Tuesday, September 2, 2014

Burnout Series - Part One

Last year was been tough for me. I got engaged and then married. I had an amazing group of talented and creative students. I began work with an innovative and invested administrative team. But I sure did struggle.

During the worst times, I felt like I was checked out of school. I was doing the bare minimum to take care of my students and finding very little joy in my work. I’d spend my lunch period browsing blogs on line rather than doing the things that used to make me feel invigorated such as reading up on education research or taking a walk outside to clear my head and get ready for the next class.

From almost the very beginning of the year, my grading load felt next to impossible. Figuring out ways to mitigate that really helped me, and I started feeling better. But the joy I’d had in my first two years of teaching dissipated, and I didn’t know how to get it back. I used to come home every evening from school exhausted and impassioned and with a “teacher high” from the sense of wonder I felt at being a part of students growing and learning every day.

In addition to my joy, I also lost a lot of my anger at watching really bad reform policies. I couldn’t muster the same sort of logic and statistical analysis when I saw another cheap, easy, and poorly-designed standardized test coming down the pike. As you all probably noticed, I stopped blogging about ways to craft meaningful and rigorous assessment.

No one event or student or situation drove me to this malaise. My students were just as wonderful. Our administration was really supporting innovative ideas. I was just going through something that happens too many teachers: burnout.

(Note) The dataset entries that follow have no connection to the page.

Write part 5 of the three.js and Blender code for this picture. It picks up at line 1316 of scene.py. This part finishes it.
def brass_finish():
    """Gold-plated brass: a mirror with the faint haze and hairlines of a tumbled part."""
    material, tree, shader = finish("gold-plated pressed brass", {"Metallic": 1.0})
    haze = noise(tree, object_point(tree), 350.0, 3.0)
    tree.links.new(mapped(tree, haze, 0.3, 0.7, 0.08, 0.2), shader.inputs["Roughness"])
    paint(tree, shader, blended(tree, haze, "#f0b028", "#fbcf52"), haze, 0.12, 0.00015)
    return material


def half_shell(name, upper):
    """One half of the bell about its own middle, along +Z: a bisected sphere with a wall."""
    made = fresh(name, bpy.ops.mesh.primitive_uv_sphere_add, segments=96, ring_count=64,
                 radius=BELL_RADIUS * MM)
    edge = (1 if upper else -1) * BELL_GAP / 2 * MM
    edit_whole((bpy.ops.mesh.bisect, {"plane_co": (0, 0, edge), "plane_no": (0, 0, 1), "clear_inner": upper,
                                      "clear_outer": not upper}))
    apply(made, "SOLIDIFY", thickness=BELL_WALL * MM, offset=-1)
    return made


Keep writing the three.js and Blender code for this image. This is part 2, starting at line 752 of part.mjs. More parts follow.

This isn’t meant to be a sob story. I’ll give away the ending here: I got better and some specific things helped. In the next few days, I want to share what worked for me and find out what’s worked (or not) for those of you who teach or have ever been able to work through burnout at a stressful and demanding job. I think teachers don’t talk enough about what’s happening in our classrooms -- the good and the bad. And the whole point of this blog is to change the conversation around teaching.